§ **AIM**
Reproduce the material in full, unchanged.

§ **SUPPLIED INFORMATION**

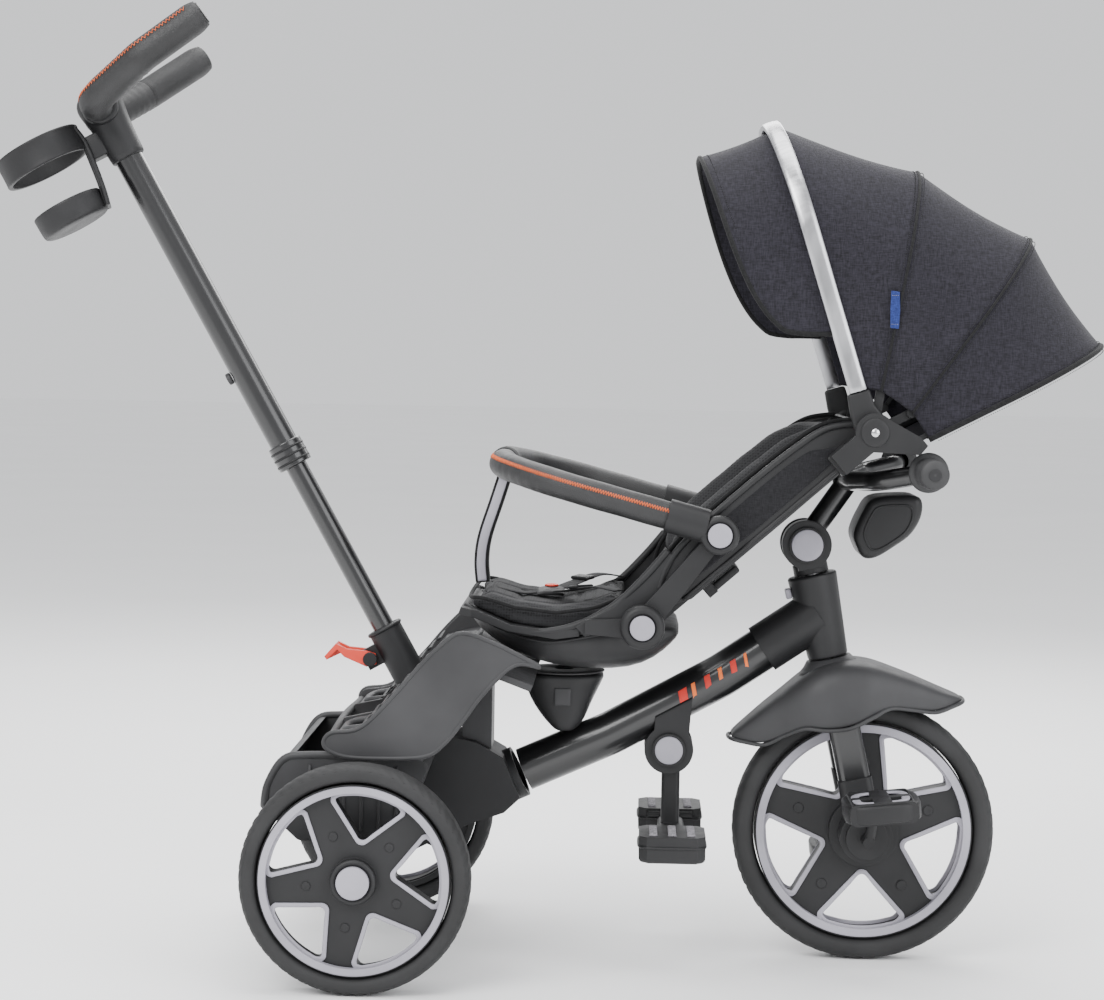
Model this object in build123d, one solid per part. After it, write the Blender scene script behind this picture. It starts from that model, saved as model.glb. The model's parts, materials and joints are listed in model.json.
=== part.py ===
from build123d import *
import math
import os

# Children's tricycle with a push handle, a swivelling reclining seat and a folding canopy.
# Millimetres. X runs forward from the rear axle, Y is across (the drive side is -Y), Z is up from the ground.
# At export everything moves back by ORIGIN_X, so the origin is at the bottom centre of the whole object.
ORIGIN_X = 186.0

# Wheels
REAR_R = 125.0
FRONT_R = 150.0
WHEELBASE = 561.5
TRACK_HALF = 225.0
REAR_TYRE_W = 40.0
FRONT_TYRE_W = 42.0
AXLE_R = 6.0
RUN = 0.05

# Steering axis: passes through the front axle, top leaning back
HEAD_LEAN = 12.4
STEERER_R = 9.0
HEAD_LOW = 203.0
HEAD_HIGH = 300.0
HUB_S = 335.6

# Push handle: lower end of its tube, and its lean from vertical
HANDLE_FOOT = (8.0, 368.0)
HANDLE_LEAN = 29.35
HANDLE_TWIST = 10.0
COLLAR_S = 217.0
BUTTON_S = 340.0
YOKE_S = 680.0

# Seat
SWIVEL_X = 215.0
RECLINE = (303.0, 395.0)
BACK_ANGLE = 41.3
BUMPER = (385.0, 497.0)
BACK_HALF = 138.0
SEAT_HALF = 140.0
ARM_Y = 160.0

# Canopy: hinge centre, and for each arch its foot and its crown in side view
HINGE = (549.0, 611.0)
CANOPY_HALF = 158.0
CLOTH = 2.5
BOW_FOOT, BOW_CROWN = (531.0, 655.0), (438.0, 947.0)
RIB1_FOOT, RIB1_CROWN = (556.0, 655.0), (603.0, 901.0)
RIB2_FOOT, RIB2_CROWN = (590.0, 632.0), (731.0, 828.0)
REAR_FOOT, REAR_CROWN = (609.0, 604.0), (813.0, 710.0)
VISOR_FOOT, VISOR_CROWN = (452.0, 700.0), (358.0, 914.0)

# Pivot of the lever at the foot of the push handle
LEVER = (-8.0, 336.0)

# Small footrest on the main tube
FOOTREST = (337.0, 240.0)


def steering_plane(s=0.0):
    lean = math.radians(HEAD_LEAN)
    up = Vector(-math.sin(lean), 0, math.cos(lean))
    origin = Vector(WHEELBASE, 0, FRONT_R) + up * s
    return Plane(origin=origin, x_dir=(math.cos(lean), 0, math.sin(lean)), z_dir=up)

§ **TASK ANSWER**
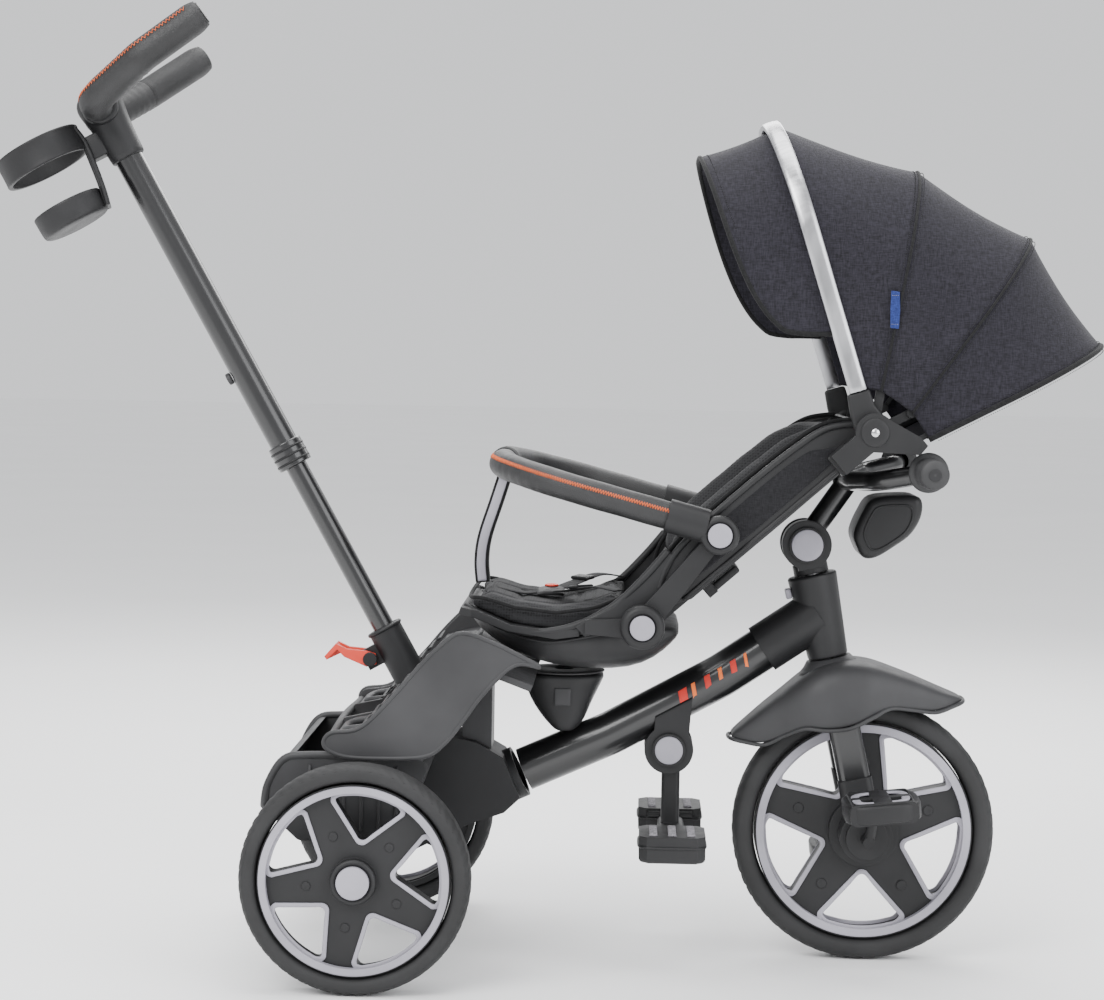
Model this object in build123d, one solid per part. After it, write the Blender scene script behind this picture. It starts from that model, saved as model.glb. The model's parts, materials and joints are listed in model.json.
=== part.py ===
from build123d import *
import math
import os

# Children's tricycle with a push handle, a swivelling reclining seat and a folding canopy.
# Millimetres. X runs forward from the rear axle, Y is across (the drive side is -Y), Z is up from the ground.
# At export everything moves back by ORIGIN_X, so the origin is at the bottom centre of the whole object.
ORIGIN_X = 186.0

# Wheels
REAR_R = 125.0
FRONT_R = 150.0
WHEELBASE = 561.5
TRACK_HALF = 225.0
REAR_TYRE_W = 40.0
FRONT_TYRE_W = 42.0
AXLE_R = 6.0
RUN = 0.05

# Steering axis: passes through the front axle, top leaning back
HEAD_LEAN = 12.4
STEERER_R = 9.0
HEAD_LOW = 203.0
HEAD_HIGH = 300.0
HUB_S = 335.6

# Push handle: lower end of its tube, and its lean from vertical
HANDLE_FOOT = (8.0, 368.0)
HANDLE_LEAN = 29.35
HANDLE_TWIST = 10.0
COLLAR_S = 217.0
BUTTON_S = 340.0
YOKE_S = 680.0

# Seat
SWIVEL_X = 215.0
RECLINE = (303.0, 395.0)
BACK_ANGLE = 41.3
BUMPER = (385.0, 497.0)
BACK_HALF = 138.0
SEAT_HALF = 140.0
ARM_Y = 160.0

# Canopy: hinge centre, and for each arch its foot and its crown in side view
HINGE = (549.0, 611.0)
CANOPY_HALF = 158.0
CLOTH = 2.5
BOW_FOOT, BOW_CROWN = (531.0, 655.0), (438.0, 947.0)
RIB1_FOOT, RIB1_CROWN = (556.0, 655.0), (603.0, 901.0)
RIB2_FOOT, RIB2_CROWN = (590.0, 632.0), (731.0, 828.0)
REAR_FOOT, REAR_CROWN = (609.0, 604.0), (813.0, 710.0)
VISOR_FOOT, VISOR_CROWN = (452.0, 700.0), (358.0, 914.0)

# Pivot of the lever at the foot of the push handle
LEVER = (-8.0, 336.0)

# Small footrest on the main tube
FOOTREST = (337.0, 240.0)


def steering_plane(s=0.0):
    lean = math.radians(HEAD_LEAN)
    up = Vector(-math.sin(lean), 0, math.cos(lean))
    origin = Vector(WHEELBASE, 0, FRONT_R) + up * s
    return Plane(origin=origin, x_dir=(math.cos(lean), 0, math.sin(lean)), z_dir=up)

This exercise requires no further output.